Revelations in the diplomatic memos published by WikiLeaks cover a range of topics Beijing would rather not see publicly discussed — from corruption in the ruling Communist Party to a senior leader’s alleged ordering of a hacking campaign against Google.
The personal preferences of the highly secretive leadership also appear. Vice President Xi Jinping is described as a fan of “Saving Private Ryan” and other Hollywood movies even though Beijing blocks most foreign film imports to promote Chinese culture.
While no major rupture in ties is likely, the leaking of the diplomatic memos over the past week further aggravates relations — soured by disputes over currency, North Korea and human rights — that both sides want to improve before President Hu Jintao makes a key visit to Washington next month.
“This is embarrassing for both sides and will provide fodder for critics and hard-liners,” said Malcolm Cook, East Asia program director at the Lowy Institute, an Australian think tank.
China’s foreign policy hawks and U.S. skeptics in particular are likely to find plenty in the leaked documents supporting their contention that Washington and others in the West are seeking to thwart China’s rise through a campaign of bullying.
In one memo from last year, Australian Prime Minister Kevin Rudd urged Secretary of State Hillary Rodham Clinton to work to integrate China into the international community “while also preparing to deploy force if everything goes wrong.”
Washington and Beijing have decried the lack of trust in relations, even as they have feuded all year over issues from trade to arms sales to Taiwan, contacts with exiled Tibetan leader the Dalai Lama, and even Google’s decision to stop censoring its search results inside mainland China.
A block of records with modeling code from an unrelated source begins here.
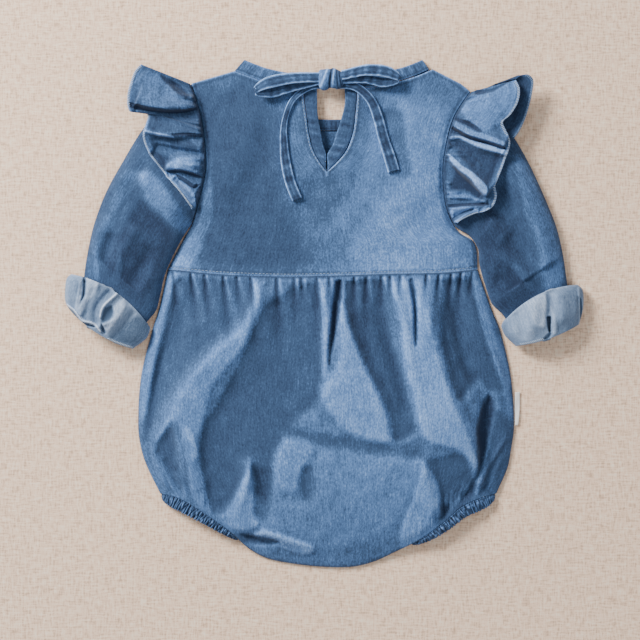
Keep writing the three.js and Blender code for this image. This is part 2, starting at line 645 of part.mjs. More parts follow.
// Neckband: its front half flat on the surface, its back in two halves that end at the keyhole
function neckStrip(rows, count, topAt) {
  const seam = curveOf(rows, ["x", "y", "top"]);
  const edge = curveOf(rows, ["bandX", "bandY", "top"]);
  return spaced(count, 0).map((t) => {
    const [low, high] = [seam.getPoint(t), edge.getPoint(t)];
    const start = low.clone().lerp(high, (1.5 * SEAM_GAP) / low.distanceTo(high));
    return [start, high].map((point, i) => facingAt(point.setZ(topAt(low.z, i)), 0, 0, 1));
  });
}
const frontStrip = neckStrip(frontNeck, NECK_STEPS, () => FOLDED_WALL);
addPiece("neckband_front", clothWall([frontStrip], FOLDED_WALL), denimInside);
const backBandTop = (seamTop) => seamTop + CLEARANCE;
const leftStrip = neckStrip(backNeckLeft, BACK_NECK_STEPS, backBandTop);
const rightStrip = neckStrip(backNeckRight, BACK_NECK_STEPS, backBandTop);
const neckbandLeft = addPiece("neckband_back_left", clothWall([leftStrip], FOLDED_WALL));
const neckbandRight = addPiece("neckband_back_right", clothWall([rightStrip], FOLDED_WALL));

// Bindings of the keyhole, from its tip up to the neckband
function bindingSheet(seam, edge, inward) {
  const top = keyhole.at(-1).y - 3 * SEAM_GAP;
  const bottom = keyhole[0].y + 10 * SEAM_GAP;
  return spaced(BINDING_STEPS, 0).map((t) => {
    const y = mix(bottom, top, t);
    const outer = read(keyhole, "y", y, seam) + inward * 2 * SEAM_GAP;
    const inner = read(keyhole, "y", y, edge);
    const low = inward * outer > inward * inner ? inner - inward * SEAM_GAP : outer;
    const places = [low, mix(low, inner, 0.5), inner];
    return places.map((x) => new THREE.Vector3(x, y, bodiceHeight(x, y) + SEAM_GAP));
  });
}
const leftBinding = bindingSheet("leftSeam", "leftEdge", 1);
const rightBinding = bindingSheet("rightSeam", "rightEdge", -1);
const bindingLeft = addPiece("keyhole_binding_left", clothWall([leftBinding], FOLDED_WALL));
const bindingRight = addPiece("keyhole_binding_right", clothWall([rightBinding], FOLDED_WALL));

// Flat tubes: a top that arches over a base, from edge to edge of each station
function tubeRing(topCount, baseCount) {
  const top = spaced(topCount, 0.6).map((across) => ({ across, upper: true }));
  const base = spaced(baseCount, 0.6).map((across) => ({ across: 1 - across, upper: false }));
  return [...top, ...base.slice(1, -1), top[0]];
}

function tubeHeight(across, upper, base, top, lift) {
  const wide = Math.abs(2 * across - 1);
  if (!upper) return base + lift * wide ** TUBE_TURN;
  return base + mix(lift, top, (1 - wide ** TUBE_ROUND) ** TUBE_SOFT);
}

function stationPoint(station, across) {
  const [dx, dy] = [station.innerX - station.outerX, station.innerY - station.outerY];
  const bow = (station.sag * 4 * across * (1 - across)) / Math.hypot(dx, dy);
  return new THREE.Vector2(
    station.outerX + dx * across - dy * bow,
    station.outerY + dy * across + dx * bow,
  );
}

function sleeve(side, stations, folds) {
  const out = side === "left" ? -1 : 1;
  const ring = tubeRing(TUBE_TOP, TUBE_BASE);
  const rows = stations.map((station, i) =>
    ring.map(({ across, upper }) => {
      const plan = stationPoint(station, across);
      if (i === 0) plan.x = sideX(side, plan.y) + 1.5 * out * SEAM_GAP;
      const lift = SLEEVE_SIDE * station.top;
      const free = upper && i > 0 && station.base === 0;
      const folded = free ? foldsAt(folds, plan.x, plan.y) * arch(across) : 0;
      return new THREE.Vector3(
        plan.x,
        plan.y,
        tubeHeight(across, upper, station.base, station.top, lift) + folded,
      );
    }),
  );
  return clothWall([rows], WALL, true);
}
const sleeveLeft = addPiece("sleeve_left", sleeve("left", leftSleeve, leftSleeveFolds));
const sleeveRight = addPiece("sleeve_right", sleeve("right", rightSleeve, rightSleeveFolds));

// Cuffs: the sleeve end rolled up with its inside out, in a loose ring round the sleeve
function cuff(stations) {
  const ring = tubeRing(TUBE_TOP, TUBE_BASE);
  const rows = stations.map((station) =>
    ring.map(({ across, upper }) => {
      const plan = stationPoint(station, across);
      return new THREE.Vector3(
        plan.x,
        plan.y,
        tubeHeight(across, upper, station.base, station.top, CUFF_SIDE * station.top),
      );
    }),
  );
  return clothWall([rows], ROLLED_WALL, true);
}
addPiece("cuff_left", cuff(leftCuff), denimInside);
addPiece("cuff_right", cuff(rightCuff), denimInside);

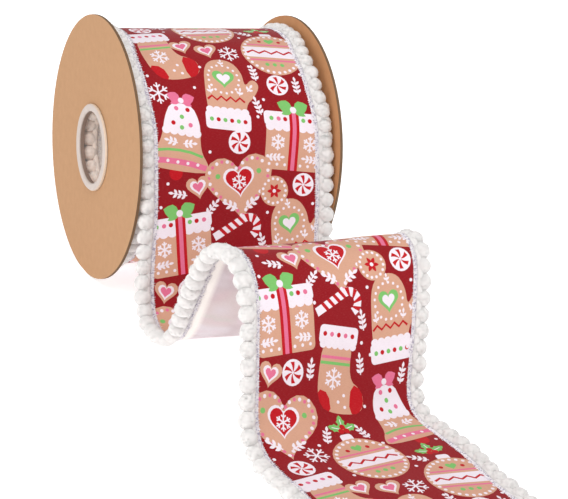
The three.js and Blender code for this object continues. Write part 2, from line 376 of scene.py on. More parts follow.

The distrust is such that China’s most senior foreign policy official, Dai Bingguo, told Mrs. Clinton last month that Beijing thinks Washington orchestrated the awarding of the Nobel Peace Prize to imprisoned Chinese dissident Liu Xiaobo.
Mr. Hu felt personally misled, Chinese analysts say, after he and President Obama pledged to fight protectionism at a Group of 20 summit last year only to have the U.S. impose tariffs on Chinese steel pipes. At the G-20 summit in South Korea last month, the Xinhua News Agency quoted Mr. Hu as telling Mr. Obama: “The two sides should trust each other.”